An older man came over to ask me to dance...or maybe, he was my age - and I wanted to dance - but I declined graciously as I was carrying a load plus my camera. It was delightful to watch them, enjoying themselves dancing up to 1:00 p.m. The spectators were all regaled by the simplicity of the ordinary occasion - in the market on a Sunday - that had been turned into a wonderful time. What a lively place this was.
People come here for different reasons - to hear mass, have a date, a Sunday meal with the family, to socialize, to go dancing or simply to shop.
This artist came with her paint supplies and started to paint the characters in the market.

This young girl kept her eyes on this young boy who came dressed up like Charlie Chaplin.
For the moms and dads, they could let lose their kids to have some fun in the playground, next to the church. 
The market is situated at  Place Contrescarpe, where rue Mouffetard meets rue de Lacepede. This is a pedestrian street, without much vehicular traffic...except for...
this street sweeper which promptly came as soon as the market vendors started to pack up.
Even when the market had closed at 1:00 p.m., the numerous restaurants and shops along this street and the side streets remained open.
 Trompe l'oeil on the exterior wall - this building stood out, as we were walking in search of a place to eat.

For those who did not want to bother with meal preparations at home, there were several places offering ready-cooked foods, to-go, such as these ones.
A Mediterranean selection of grilled and pickled veggies and a variety of olives
Lebanese cuisine

For the gourmet cooks, a specialty store for ingredients for their pasta recipes.

And always present in every market are the products the French can't be without, in the...

and the boulangerie/Patisserie. 

There are several wine stores here, too. The French always have a bottle of wine to pair with their meals, and another one with the cheese trays and desserts.

But for the majority of the weekend crowd, it was a time to spend in a nice restaurant setting -  in good company, with good food. There's a wide array of cuisines to choose from.
Greek food

 A taste of culinary specialties with influences from regional parts of France, and other European and Asian countries.

There are more restaurants serving full-course menus, bistros or cafés which serve simple meals; and brasseries serving hearty food in the side streets - this is rue du Pot de Fer.
The street has been almost taken over by the outdoor table settings, the preferred sitting by most, but no one is complaining.
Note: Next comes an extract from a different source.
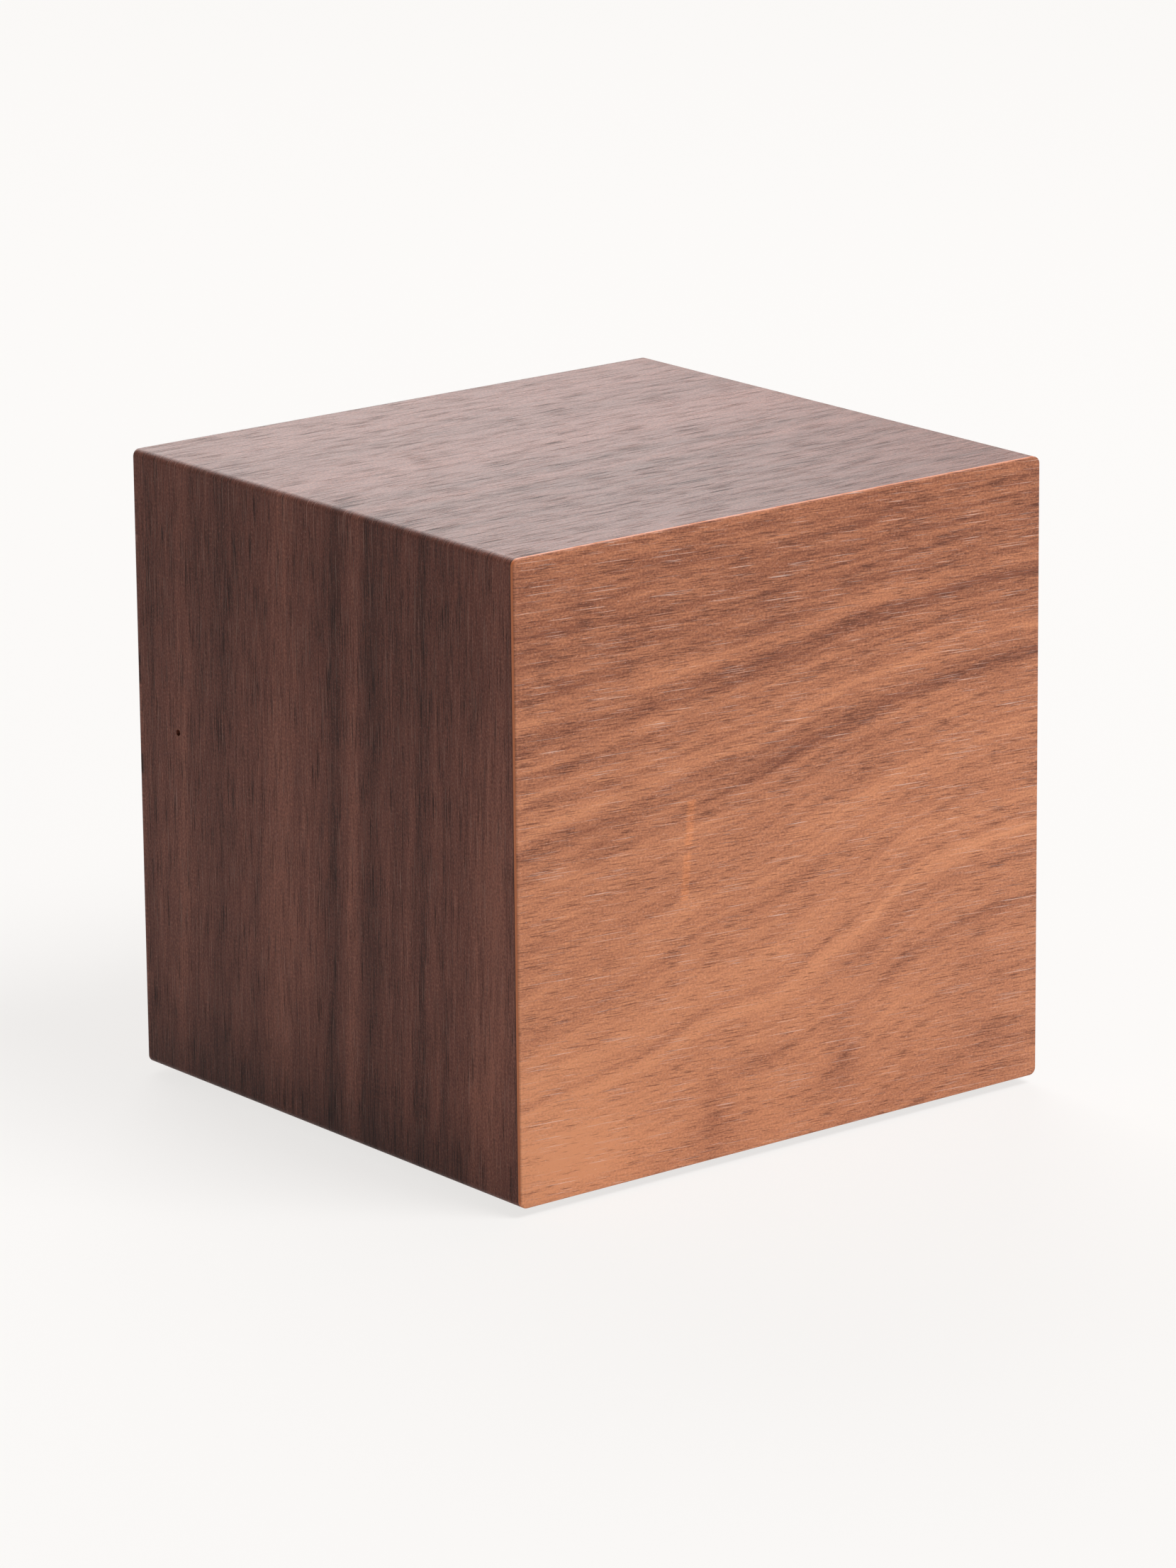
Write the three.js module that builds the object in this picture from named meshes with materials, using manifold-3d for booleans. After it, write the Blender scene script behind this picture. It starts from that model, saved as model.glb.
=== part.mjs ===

Anywhere you go in the city, when it's good-weather season, the restaurants' sitting areas extend to the sidewalks and the pedestrian streets, whenever possible.

Fondue/Raclette, anyone?

 For lunch, there are reasonable three-course meal deals from 
18 € - 25 €. 
 Some gelato at Gelati d'Alberto for that alternative, sweet ending to a meal, or, for those just strolling around. 

After looking around and reading the menus, we opted for Mexican food and walked back closer to the market area. Mexican bistros are not too common in this city. Whenever we find one, we always go and try them out. This one was good.

Give yourself some time to window shop, or, even shop. Some of the stores that open on Sundays bring some of their goods to the sidewalk, and even to the street, to attract the passers by.

This store was so attractively colorful that we just had to go in.

And, quite interesting was this bookstore specializing on travel.

Here we are at the other end. It's been a good 2 1/2 hours that we've been here. What a pleasant time it has been.
As we continued walking, we got to see the backside of the Pantheon - said to be the most perfect architecture in Paris. 

We decided to walk home and headed towards the Seine River. There is always something new to see, even in the old, familiar places. When you come to Paris, do remember that the best way to see this place is to walk and walk around here and everywhere.